Se me objetará que la racialización de la política no impidió la elección de Barack Obama. Y es cierto, pero no era afroamericano; hijo de un académico keniano y una enfermera blanca, no era descendiente de un esclavo y no jugaba la carta negra. Lo que no ha impedido que fuera la elección de Obama la que posteriormente cristalizara el odio racial y movilizara a los blancos en torno a Trump para que semejante aberración no volviera a ocurrir. Biden, prudente, no ha elegido una compañera de lista auténticamente afroamericana. A ojos de los blancos, un negro lo es más o menos: Barack Obama y Kamala Harris son solo un poco negros, y no evocan a los ojos de los blancos el gravoso pasado de la esclavitud. Porque detrás de la oposición de los blancos a los negros -creo que los negros no son tan antiblancos como los blancos antinegros- está el recuerdo de la esclavitud, que no se olvida. Los estadounidenses nunca se han enfrentado a este pasado de la forma en que los alemanes o los sudafricanos, por ejemplo, se enfrentaron al Holocausto y al Apartheid. Peor aún, el cine (Lo que el viento se llevó), la literatura, los monumentos, persisten en la celebración de la sociedad sureña donde «todos estaban en su lugar», amos y esclavos.

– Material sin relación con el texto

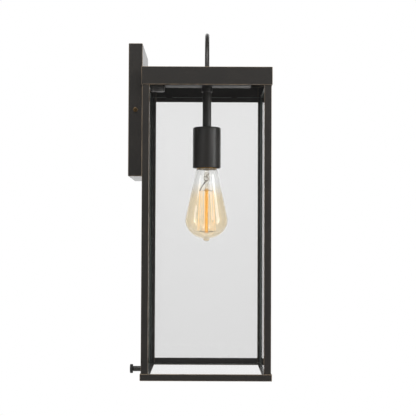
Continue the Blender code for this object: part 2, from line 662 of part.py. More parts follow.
def make_lamp_cap():
    """A rolled brass screw cap: rounded threads, drawn here as rings."""
    rim, top, turns, per_turn = CAP_RIM, -57.0 * MM, 5, 4
    crest, depth, wall = THREAD_RADIUS, 0.8 * MM, 0.5 * MM
    start = top - 1.6 * MM
    outer = [(8.2 * MM, top), (10.6 * MM, top)]
    for i in range(turns * per_turn + 1):
        wave = 0.5 * (1 - math.cos(math.tau * i / per_turn))
        outer.append((crest - depth + depth * wave, start - THREAD_PITCH * i / per_turn))
    outer += [(crest, rim + 1.2 * MM), (crest, rim)]
    inner_radius = crest - depth - wall
    inner = [(inner_radius + 0.1 * MM, rim), (inner_radius, rim + 1.0 * MM), (inner_radius, top - 2.0 * MM),
             (8.2 * MM, top - 0.6 * MM)]
    turned("lamp_cap", outer + inner, (AXIS_X, 0, 0), BRASS, sides=28)
    glass_top = -53.2 * MM
    profile = [(0.0, glass_top), (5.6 * MM, glass_top), (7.8 * MM, top + 0.3 * MM), (7.8 * MM, top), (0.0, top)]
    turned("lamp_cap_insulator", profile, (AXIS_X, 0, 0), BLACK_GLASS, sides=24)
    crown = glass_top + GAP
    profile = [(0.0, crown + 1.2 * MM), (3.0 * MM, crown + 1.0 * MM), (4.6 * MM, crown), (0.0, crown)]
    turned("lamp_eyelet", profile, (AXIS_X, 0, 0), BRASS, sides=24)


def make_lamp_mount():
    """The glass stem inside: flare, pinch, centre rod and its two buttons."""
    rod = 1.6 * MM
    upper, lower = -112.3 * MM, -174.6 * MM
    profile = [
        (0.0, -70.5 * MM), (8.4 * MM, -70.5 * MM), (8.4 * MM, -71.8 * MM), (4.6 * MM, -76.0 * MM),
        (3.4 * MM, -84.0 * MM), (3.0 * MM, -97.0 * MM), (rod, -102.0 * MM), (rod, upper + 1.6 * MM),
        (3.2 * MM, upper + 0.6 * MM), (3.2 * MM, upper - 0.6 * MM), (rod, upper - 1.6 * MM),
        (rod, lower + 1.4 * MM), (2.8 * MM, lower + 0.4 * MM), (2.4 * MM, lower - 0.7 * MM),
        (0.0, lower - 1.2 * MM),
    ]
    turned("lamp_mount", profile, (AXIS_X, 0, 0), CLEAR_GLASS, sides=20)


def make_filament():
    """One long wire laced up and down between the two buttons' hooks, open at the leads."""
    points = []
    strands = 2 * HAIRPINS
    for i in range(strands):
        angle = math.radians(200) + math.radians(340) * i / (strands - 1)
        ends = (CAGE_TOP, CAGE_BOTTOM) if i % 2 == 0 else (CAGE_BOTTOM, CAGE_TOP)
        for radius, z in ends:
            points.append(on_axis(radius, angle, z))
    wire("lamp_filament", points, 0.2 * MM, FILAMENT, resolution=1)
    for name, angle in (("a", math.radians(200)), ("b", math.radians(540))):
        radius, z = CAGE_TOP
        route = [on_axis(4.2 * MM, angle, -96.0 * MM), on_axis(5.0 * MM, angle, -102.0 * MM),
                 on_axis(radius, angle, z + 1.0 * MM)]
        wire(f"lead_in_wire_{name}", smooth_path(route, 3), 0.3 * MM, STEEL, resolution=1)


# Joints ---------------------------------------------------------------------------------------

def hang_on_axis(name, at, axis, *pieces):
    """An empty on a joint's axis, its Z along the axis, that carries the pieces which move on it."""
    empty = bpy.data.objects.new(name, None)
    bpy.context.scene.collection.objects.link(empty)
    empty.location = at
    empty.rotation_euler = Vector(axis).to_track_quat("Z", "Y").to_euler()
    bpy.context.view_layer.update()
    for piece in pieces:
        obj = parts.objects[piece]
        world = obj.matrix_world.copy()
        obj.parent = empty
        obj.matrix_world = world


def make_joint_axes():
    down, out = (0, 0, -1), (1, 0, 0)
    hang_on_axis("lamp_drop_axis", (AXIS_X, 0, CAP_RIM), down, "lamp_eyelet")
    hang_on_axis("lamp_turn_axis", (AXIS_X, 0, CAP_RIM), down, "lamp_envelope", "lamp_cap",
                 "lamp_cap_insulator", "lamp_mount", "lamp_filament", "lead_in_wire_a", "lead_in_wire_b")
    hang_on_axis("standoff_travel_axis", (0, 0, STANDOFF_Z), out, "standoff_foot")
    hang_on_axis("standoff_turn_axis", (SIDE_SCREW_X, 0, STANDOFF_Z), out, "standoff_barrel")


def build():
    clear_scene()
    make_wall_plate()
    make_mounting_strap()
    make_wall_fasteners()
    make_arm()
    make_roof_tray()
    make_crossbar()
    make_loop()
    make_stem()
    make_socket()
    make_leads()
    make_posts()
    make_panes()
    make_clips()
    make_base()
    make_standoff()
    make_envelope()
    make_lamp_cap()
    make_lamp_mount()
    make_filament()
    make_joint_axes()
    for obj in parts.objects:
        if obj.type == "MESH":
            obj.data.shade_smooth()
            obj.data.set_sharp_from_angle(angle=math.radians(35))
    print(len(parts.objects), "pieces")


build()
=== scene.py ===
# %% [markdown]
# # An outdoor wall lantern
# A square box of folded steel hangs in front of a shallow wall plate. Clear panes close its four
# sides, its base is open, and a screw-in filament lamp hangs from a socket in the middle. This file
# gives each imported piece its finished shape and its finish, in its packed place. Folded and ground
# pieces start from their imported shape. Turned ones are spun again from an outline in millimetres.

# %% Load the frame
import math

import bmesh
import bpy
import numpy as np
from mathutils import Matrix, Vector


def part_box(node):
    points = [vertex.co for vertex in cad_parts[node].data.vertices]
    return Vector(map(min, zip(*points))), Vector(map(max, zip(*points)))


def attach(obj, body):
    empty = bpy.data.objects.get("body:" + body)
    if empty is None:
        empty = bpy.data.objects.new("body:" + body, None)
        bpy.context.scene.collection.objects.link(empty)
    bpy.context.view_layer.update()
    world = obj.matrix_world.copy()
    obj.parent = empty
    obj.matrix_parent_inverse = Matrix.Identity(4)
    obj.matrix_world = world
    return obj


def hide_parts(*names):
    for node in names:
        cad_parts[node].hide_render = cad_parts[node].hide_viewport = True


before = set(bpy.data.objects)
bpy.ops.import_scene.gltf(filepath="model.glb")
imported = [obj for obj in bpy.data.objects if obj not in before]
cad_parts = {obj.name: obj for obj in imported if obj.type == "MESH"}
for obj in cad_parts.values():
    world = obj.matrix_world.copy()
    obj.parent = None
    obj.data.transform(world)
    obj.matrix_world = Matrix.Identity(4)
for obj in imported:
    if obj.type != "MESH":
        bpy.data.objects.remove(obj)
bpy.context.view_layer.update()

# %% Lengths and directions that the pieces share
MM = 0.001
UP, OUT = (0, 0, 1), (1, 0, 0)
BODY = "fixture"
roof_low, roof_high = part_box("roof_tray")
LAMP_AXIS = ((roof_low.x + roof_high.x) / 2, 0.0, 0.0)
print("the lamp hangs", round(LAMP_AXIS[0] / MM, 2), "mm from the wall")

# %% [markdown]
# ## Colour and node helpers
# Colours are written as sRGB hex values, the way paint cards and screens give them, and Blender's
# shaders want linear light. One function does that. One more adds a node, sets its own settings
# and joins its inputs, so that a material reads as a list of what it is made of.

# %% Linear colour from hex, and one way to add a node
MATH = "ShaderNodeMath"


def linear(hex_colour):
    """An sRGB hex colour as linear red, green, blue and alpha."""
    parts = [int(hex_colour[i:i + 2], 16) / 255 for i in (1, 3, 5)]
    return tuple(c / 12.92 if c <= 0.04045 else ((c + 0.055) / 1.055) ** 2.4 for c in parts) + (1.0,)


def add(tree, kind, inputs=(), out=0, **settings):
    """Adds a node and gives its first output, or the one that out names. inputs are sockets to join
    or values to set: a tuple in the order of the node's inputs, or a dict by their names."""
    made = tree.nodes.new(kind)
    for name, value in settings.items():
        setattr(made, name, value)
    for key, value in inputs.items() if isinstance(inputs, dict) else enumerate(inputs):
        if isinstance(value, bpy.types.NodeSocket):
            tree.links.new(value, made.inputs[key])
        else:
            made.inputs[key].default_value = value
    return made.outputs[out] if made.outputs else None


def finish(name, colour, **sockets):
    """A Principled material. sockets are its own inputs, with spaces written as underscores."""
    material = bpy.data.materials.new(name)
    material.use_nodes = True
    shader = material.node_tree.nodes["Principled BSDF"]
    shader.inputs["Base Color"].default_value = linear(colour)
    for key, value in sockets.items():
        shader.inputs[key.replace("_", " ")].default_value = value
    return material, material.node_tree, shader


def feed(shader, **sockets):
    """Joins patterns to a shader's inputs, with spaces written as underscores."""
    for key, pattern in sockets.items():
        shader.id_data.links.new(pattern, shader.inputs[key.replace("_", " ")])


def noise(tree, size_mm, detail=2.0, stretch=(1, 1, 1)):
    """Noise whose blobs are about size_mm across, on Object coordinates, squeezed by stretch."""
    place = add(tree, "ShaderNodeTexCoord", out="Object")
    mapped = add(tree, "ShaderNodeMapping", {"Vector": place, "Scale": stretch})
    return add(tree, "ShaderNodeTexNoise", {
        "Vector": mapped, "Scale": 1 / (size_mm * MM), "Detail": detail})


def between(tree, factor, low, high):
    """The range low to high as factor goes from 0.3 to 0.7, where noise has most of its values."""
    return add(tree, "ShaderNodeMapRange", {
        "Value": factor, "From Min": 0.3, "From Max": 0.7, "To Min": low, "To Max": high})


def tint(tree, factor, first, second):
    """A colour from first to second as factor goes from 0 to 1."""
    return add(tree, "ShaderNodeMix", {"Factor": factor, "A": linear(first), "B": linear(second)},
               out="Result", data_type="RGBA")


def bumped(tree, shader, height, depth_mm, strength):
    """Gives the shader a bump of depth_mm from height."""
    feed(shader, Normal=add(tree, "ShaderNodeBump", {
        "Height": height, "Distance": depth_mm * MM, "Strength": strength}))


print("dark bronze in linear light:", [round(v, 3) for v in linear("#3b3836")[:3]])

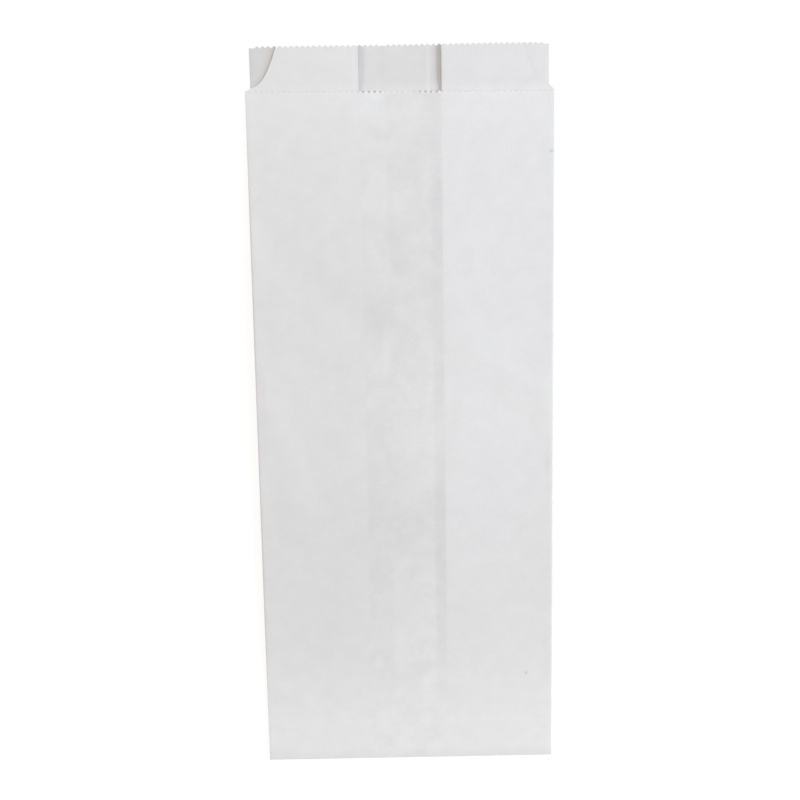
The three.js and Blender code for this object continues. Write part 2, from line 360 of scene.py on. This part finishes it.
# Painted light and shade on the sheet, as a tone: a higher tone is darker, and the heights up the bag are in
# mm.
# Thin paper is painted darker where fewer plies back it, as painted show-through: between the gussets' creases,
# and most of all beside the lap's edge and inside the mouth. It is painted lighter over the pasted tail and the
# turned-up bottom. Above the lip, inside the mouth, the tone is painted shade and painted highlights.
CREASE_BLUR = 0.9 * MM
SEAM_BLUR = 2.5 * MM
PANEL_HEIGHTS = (0, 12, 20, 33, 45, 58, 90, 125, 154, 206, 246, 292, 340, 362, 385, 399, 407)
PANEL_TONES = (0.4, 0.4, 0.5, 0.7, 1.0, 1.4, 1.9, 2.2, 2.2, 1.65, 1.7, 1.8, 1.65, 1.65, 1.4, 1.1, 0.9)
STRIP_HEIGHTS = (20, 33, 56, 90, 154, 206, 246, 292, 340, 362, 390, 407)
LEFT_STRIP_TONES = (0, 0, 0.1, 0.1, 0.5, 0.35, 0.1, 0.5, 0.1, 0.1, 0.3, 0.3)
LAP_TONES = (0, 0, -0.2, -0.4, 0.7, 0.1, 0.3, 0.8, 0.6, 0.8, 0.7, 0.6)
RIGHT_STRIP_TONES = (0.1, 0.1, 0.4, 0.8, 1.6, 0.7, 1.0, 1.2, 1.5, 1.2, 1.0, 0.9)
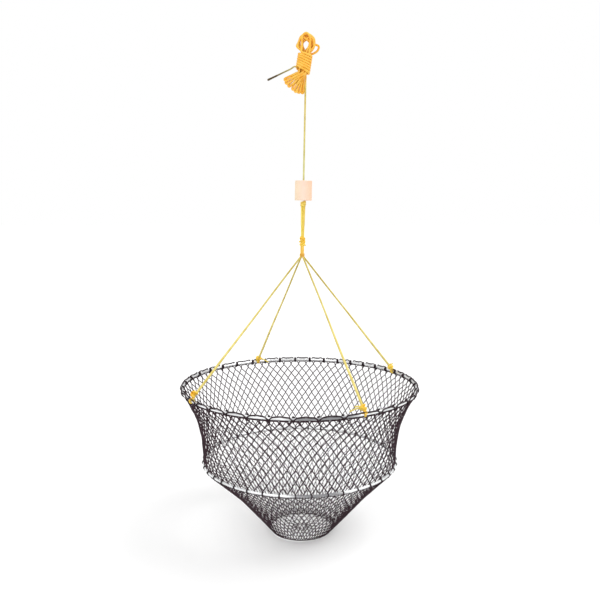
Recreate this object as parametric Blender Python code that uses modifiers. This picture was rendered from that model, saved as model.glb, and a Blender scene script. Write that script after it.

Algunas estatuas de generales sudistas han sido derribadas recientemente por manifestantes blancos y negros, pero quedan 1.700, por no mencionar las ciudades, universidades y bases militares que todavía llevan los nombres del presidente sudista Jefferson Davis y del general sudista Robert Lee. Trump, obviamente, ha dejado claro que cambiarles el nombre está fuera de toda discusión.

Por tanto, las próximas elecciones serán las más racializadas de la historia de Estados Unidos desde la que dio la victoria a Abraham Lincoln; no conducirán a una guerra civil declarada, pero esperémonos una guerra civil latente. Los blancos que se definen ante todo como blancos no aceptarán con elegancia una derrota de Trump. Las minorías y los antirracistas blancos ya no tolerarán su reelección. En cualquier caso, la «transición» de las elecciones de noviembre a la toma de posesión del presidente en enero será una época de agitación y posiblemente de violencia, unidas a la recesión económica y la pandemia. A Estados Unidos, incluso con Biden, le resultará extremadamente difícil reparar su sociedad. En cuanto a recuperar el liderazgo económico y moral, ya no es actualidad.